How CLP Works - Sample Payment Schedule

Here’s a simplified example for a property priced at ₹50 lakhs:

MilestonePayment (% of property)Amount (₹)
Booking10%5,00,000
Foundation / Plinth10%5,00,000
Structure up to 2nd Floor Slab15%7,50,000
Structure up to top Floor Slab20%10,00,000
Internal Finishing/Plaster25%12,50,000
On Possession20%10,00,000
Total100%₹50,00,000

Note: Each project will define slightly different milestones and percentages — always check your builder’s schedule.

Types/Variants of CLP

Within CLP models you might encounter:

  • Standard CLP: Payments strictly linked to construction milestones.
  • CLP with subvention component: The buyer pays booking + small amount, builder or financier bears pre-EMI till a milestone; then payments commence. (This can increase risk if builder delays)
  • CLP + Flexi: Hybrid where part payment up front, and rest linked to progress. Suitable for buyers who want some early payment but still milestone linkage.

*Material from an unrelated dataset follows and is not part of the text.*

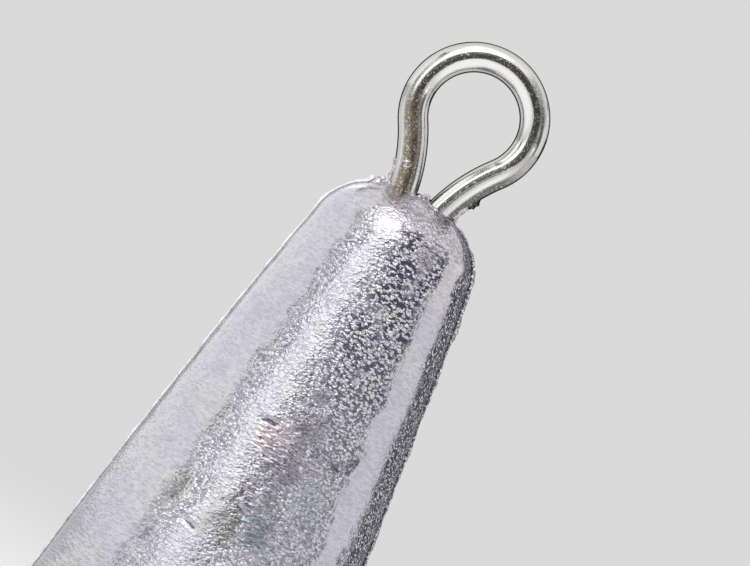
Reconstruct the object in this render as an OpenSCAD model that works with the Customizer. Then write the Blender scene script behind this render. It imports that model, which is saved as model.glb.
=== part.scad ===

How to Use CLP Smartly - Checklist for Buyers

  1. Confirm the construction milestones schedule in the sales agreement, ask builder for detailed breakdown.
  2. Check the builder’s track record, past project delivery, RERA registration, approvals, land title.
  3. Ensure home-loan disbursement aligns with the CLP schedule; ask your bank how disbursements will work.
  4. Monitor site progress - visit the site, ask for progress certificate or photos before making each instalment.
  5. Be prepared for pre-EMI period, since you’re paying earlier, but full EMI may start later, factor that cash-flow.
  6. Read the penalty terms carefully, what happens if builder delays? What are your exit rights?
  7. Don’t assume discount just because payment is stage-wise, CLP models sometimes have no discount vs full upfront plans.